* BEGIN *

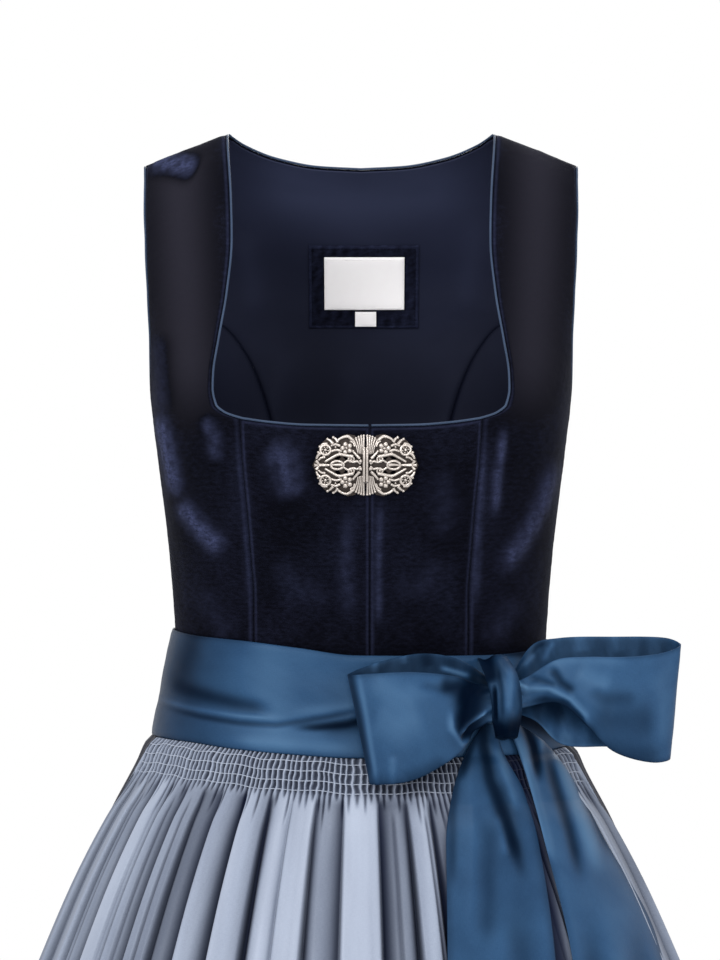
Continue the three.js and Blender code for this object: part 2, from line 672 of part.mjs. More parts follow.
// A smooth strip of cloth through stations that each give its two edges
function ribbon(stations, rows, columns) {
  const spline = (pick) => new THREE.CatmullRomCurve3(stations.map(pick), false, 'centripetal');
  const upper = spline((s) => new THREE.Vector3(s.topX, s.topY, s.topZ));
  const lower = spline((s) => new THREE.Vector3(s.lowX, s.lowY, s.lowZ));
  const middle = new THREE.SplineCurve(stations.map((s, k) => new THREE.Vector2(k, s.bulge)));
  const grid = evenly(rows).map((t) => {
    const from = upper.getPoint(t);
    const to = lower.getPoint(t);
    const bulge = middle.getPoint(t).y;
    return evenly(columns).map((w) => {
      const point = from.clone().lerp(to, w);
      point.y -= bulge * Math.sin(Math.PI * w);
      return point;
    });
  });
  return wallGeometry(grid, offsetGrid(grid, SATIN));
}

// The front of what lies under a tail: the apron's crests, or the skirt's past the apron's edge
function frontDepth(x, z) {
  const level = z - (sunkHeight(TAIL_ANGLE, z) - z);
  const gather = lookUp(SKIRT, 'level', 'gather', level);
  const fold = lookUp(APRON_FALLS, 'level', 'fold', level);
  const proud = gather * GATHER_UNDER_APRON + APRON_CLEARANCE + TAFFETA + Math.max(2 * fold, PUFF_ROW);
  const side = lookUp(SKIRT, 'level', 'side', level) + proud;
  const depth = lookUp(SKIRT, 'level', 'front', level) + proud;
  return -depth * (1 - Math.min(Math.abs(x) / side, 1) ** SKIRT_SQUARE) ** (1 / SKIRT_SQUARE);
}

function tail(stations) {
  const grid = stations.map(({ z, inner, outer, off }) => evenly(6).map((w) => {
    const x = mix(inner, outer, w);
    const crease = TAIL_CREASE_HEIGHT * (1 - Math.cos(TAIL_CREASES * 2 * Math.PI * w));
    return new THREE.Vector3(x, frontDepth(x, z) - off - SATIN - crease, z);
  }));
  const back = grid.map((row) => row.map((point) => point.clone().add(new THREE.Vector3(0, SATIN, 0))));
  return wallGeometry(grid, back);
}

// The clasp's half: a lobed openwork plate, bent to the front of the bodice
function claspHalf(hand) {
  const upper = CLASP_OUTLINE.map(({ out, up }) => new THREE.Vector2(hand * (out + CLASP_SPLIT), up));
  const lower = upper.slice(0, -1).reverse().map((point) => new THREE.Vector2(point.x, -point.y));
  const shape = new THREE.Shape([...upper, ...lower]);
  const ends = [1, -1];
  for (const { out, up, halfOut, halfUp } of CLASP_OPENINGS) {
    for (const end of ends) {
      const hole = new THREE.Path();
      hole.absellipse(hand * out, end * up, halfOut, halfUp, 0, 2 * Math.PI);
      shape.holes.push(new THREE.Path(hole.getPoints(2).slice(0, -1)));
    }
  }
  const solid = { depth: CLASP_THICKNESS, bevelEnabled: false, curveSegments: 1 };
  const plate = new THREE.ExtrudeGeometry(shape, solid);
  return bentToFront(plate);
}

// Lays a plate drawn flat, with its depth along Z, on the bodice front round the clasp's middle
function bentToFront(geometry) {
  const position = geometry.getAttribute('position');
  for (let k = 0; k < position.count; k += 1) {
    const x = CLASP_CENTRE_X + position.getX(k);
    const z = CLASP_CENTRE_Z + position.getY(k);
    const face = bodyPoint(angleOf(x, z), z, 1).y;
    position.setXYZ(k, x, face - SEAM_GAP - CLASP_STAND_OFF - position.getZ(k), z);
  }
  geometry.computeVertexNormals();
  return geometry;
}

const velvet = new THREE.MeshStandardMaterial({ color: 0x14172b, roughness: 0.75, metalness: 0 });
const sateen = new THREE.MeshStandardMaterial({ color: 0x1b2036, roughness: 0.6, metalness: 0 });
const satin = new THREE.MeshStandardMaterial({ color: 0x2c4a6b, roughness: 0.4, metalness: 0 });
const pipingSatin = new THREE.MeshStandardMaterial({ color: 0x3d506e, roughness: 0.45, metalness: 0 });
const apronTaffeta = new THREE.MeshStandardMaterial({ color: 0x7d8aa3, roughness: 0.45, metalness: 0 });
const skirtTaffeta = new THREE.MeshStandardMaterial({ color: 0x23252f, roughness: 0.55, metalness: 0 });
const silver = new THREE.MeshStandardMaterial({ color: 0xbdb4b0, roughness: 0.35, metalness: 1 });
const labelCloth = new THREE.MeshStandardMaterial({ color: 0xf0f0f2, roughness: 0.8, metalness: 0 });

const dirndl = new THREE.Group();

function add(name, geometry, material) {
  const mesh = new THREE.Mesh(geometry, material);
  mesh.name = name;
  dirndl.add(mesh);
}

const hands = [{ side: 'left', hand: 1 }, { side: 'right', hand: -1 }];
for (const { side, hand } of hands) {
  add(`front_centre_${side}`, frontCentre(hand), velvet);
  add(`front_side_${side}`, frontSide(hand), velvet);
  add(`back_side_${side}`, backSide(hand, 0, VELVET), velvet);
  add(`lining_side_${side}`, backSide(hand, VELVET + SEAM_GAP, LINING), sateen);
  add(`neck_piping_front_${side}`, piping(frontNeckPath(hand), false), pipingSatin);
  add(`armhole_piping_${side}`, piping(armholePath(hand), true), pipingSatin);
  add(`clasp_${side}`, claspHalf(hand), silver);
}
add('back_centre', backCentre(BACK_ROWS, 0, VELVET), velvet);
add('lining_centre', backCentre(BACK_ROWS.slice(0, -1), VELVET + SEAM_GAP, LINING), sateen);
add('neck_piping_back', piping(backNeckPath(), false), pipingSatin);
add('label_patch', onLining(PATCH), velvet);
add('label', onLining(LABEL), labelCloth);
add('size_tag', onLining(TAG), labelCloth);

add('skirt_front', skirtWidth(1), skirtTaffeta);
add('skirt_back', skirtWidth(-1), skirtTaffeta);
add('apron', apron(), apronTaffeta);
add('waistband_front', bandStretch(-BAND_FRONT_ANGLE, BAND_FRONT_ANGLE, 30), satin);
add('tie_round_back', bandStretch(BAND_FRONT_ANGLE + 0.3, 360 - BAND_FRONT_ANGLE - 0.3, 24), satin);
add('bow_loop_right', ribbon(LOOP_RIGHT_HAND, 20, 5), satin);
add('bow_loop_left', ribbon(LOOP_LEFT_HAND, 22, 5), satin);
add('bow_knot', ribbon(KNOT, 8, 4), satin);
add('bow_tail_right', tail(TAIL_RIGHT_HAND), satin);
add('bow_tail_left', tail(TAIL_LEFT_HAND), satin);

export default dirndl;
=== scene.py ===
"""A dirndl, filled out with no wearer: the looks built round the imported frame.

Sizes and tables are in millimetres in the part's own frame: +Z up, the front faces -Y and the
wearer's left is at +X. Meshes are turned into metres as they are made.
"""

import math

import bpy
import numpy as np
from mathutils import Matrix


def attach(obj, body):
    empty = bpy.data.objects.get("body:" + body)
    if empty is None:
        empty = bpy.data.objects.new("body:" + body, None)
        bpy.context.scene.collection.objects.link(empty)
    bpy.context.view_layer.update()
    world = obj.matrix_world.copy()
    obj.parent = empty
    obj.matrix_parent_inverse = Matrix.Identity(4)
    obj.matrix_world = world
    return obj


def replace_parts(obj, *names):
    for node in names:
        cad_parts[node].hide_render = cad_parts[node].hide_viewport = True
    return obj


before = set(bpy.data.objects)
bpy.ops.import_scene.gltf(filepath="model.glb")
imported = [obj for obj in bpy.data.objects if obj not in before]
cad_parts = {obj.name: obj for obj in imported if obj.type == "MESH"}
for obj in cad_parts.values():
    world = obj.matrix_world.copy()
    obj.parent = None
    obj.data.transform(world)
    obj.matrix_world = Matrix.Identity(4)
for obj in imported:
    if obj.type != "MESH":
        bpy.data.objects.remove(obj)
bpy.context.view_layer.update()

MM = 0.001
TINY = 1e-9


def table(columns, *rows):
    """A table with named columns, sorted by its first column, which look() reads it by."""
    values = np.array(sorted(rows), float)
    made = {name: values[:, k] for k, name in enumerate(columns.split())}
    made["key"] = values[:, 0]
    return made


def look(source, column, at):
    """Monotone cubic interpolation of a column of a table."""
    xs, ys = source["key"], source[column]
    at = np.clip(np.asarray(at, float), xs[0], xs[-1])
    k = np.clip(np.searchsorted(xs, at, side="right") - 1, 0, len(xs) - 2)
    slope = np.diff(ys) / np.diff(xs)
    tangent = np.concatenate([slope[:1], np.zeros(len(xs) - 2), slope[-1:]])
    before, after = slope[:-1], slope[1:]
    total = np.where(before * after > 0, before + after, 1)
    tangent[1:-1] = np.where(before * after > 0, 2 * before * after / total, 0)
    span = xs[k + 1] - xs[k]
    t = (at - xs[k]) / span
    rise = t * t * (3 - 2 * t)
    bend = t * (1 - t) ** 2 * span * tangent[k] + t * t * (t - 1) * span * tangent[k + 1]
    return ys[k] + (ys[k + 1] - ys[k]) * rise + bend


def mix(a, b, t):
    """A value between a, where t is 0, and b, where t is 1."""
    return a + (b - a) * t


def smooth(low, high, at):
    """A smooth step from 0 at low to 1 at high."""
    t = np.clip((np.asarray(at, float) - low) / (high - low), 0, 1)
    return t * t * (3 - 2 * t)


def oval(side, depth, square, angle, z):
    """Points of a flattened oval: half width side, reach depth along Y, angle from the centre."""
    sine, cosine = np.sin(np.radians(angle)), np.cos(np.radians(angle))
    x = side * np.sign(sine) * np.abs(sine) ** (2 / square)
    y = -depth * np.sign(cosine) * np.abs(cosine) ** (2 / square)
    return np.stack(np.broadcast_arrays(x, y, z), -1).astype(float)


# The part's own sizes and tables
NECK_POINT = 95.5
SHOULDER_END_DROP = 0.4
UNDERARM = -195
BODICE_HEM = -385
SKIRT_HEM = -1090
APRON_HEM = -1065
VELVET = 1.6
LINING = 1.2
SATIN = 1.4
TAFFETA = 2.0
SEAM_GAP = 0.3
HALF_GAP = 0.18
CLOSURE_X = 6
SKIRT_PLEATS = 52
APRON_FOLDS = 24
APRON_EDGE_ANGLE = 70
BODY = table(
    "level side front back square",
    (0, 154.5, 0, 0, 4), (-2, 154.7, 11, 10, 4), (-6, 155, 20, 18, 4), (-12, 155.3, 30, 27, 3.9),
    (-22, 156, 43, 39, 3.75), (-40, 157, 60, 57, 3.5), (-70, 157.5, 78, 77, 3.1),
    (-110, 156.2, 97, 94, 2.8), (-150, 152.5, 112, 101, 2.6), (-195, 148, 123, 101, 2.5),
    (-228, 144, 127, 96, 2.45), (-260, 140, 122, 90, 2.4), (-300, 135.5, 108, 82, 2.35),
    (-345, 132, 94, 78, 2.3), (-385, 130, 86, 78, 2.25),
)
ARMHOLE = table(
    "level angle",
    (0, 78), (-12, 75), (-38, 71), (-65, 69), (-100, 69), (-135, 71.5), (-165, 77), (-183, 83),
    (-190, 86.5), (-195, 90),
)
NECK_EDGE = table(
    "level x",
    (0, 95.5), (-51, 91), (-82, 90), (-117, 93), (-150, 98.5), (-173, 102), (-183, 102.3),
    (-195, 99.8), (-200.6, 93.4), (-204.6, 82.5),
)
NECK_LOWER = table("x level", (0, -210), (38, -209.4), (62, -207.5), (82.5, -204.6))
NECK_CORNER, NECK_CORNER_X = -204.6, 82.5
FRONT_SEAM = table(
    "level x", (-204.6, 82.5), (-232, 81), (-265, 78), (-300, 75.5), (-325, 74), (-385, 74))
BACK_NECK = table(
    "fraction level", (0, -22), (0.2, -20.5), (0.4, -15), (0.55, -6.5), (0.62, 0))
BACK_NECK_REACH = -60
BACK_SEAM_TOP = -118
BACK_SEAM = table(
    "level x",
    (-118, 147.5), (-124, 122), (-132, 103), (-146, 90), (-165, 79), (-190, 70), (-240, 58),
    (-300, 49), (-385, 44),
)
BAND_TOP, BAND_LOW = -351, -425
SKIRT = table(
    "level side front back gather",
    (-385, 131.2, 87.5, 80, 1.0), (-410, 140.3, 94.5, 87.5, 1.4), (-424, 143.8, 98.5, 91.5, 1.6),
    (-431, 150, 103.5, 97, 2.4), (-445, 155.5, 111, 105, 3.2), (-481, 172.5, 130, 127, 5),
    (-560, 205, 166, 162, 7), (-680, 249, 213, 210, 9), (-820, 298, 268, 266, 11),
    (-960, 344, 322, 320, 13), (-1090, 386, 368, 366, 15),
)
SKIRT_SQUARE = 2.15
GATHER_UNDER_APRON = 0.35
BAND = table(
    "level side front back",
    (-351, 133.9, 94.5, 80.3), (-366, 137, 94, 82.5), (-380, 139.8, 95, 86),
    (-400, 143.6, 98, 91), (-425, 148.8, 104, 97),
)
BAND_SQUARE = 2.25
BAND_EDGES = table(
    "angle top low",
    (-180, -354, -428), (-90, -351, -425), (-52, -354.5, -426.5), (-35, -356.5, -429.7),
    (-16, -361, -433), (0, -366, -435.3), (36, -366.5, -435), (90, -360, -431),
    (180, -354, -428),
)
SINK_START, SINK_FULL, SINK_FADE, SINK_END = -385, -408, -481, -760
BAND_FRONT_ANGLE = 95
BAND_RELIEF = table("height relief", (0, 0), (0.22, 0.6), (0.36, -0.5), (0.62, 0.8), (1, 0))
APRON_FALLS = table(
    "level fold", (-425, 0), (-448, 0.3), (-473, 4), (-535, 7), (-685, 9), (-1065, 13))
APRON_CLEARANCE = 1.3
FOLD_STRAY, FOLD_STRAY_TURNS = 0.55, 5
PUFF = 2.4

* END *

OBJECTIVE: Only the number is required: the count of lines containing the word "values".

TASK OUTPUT: 4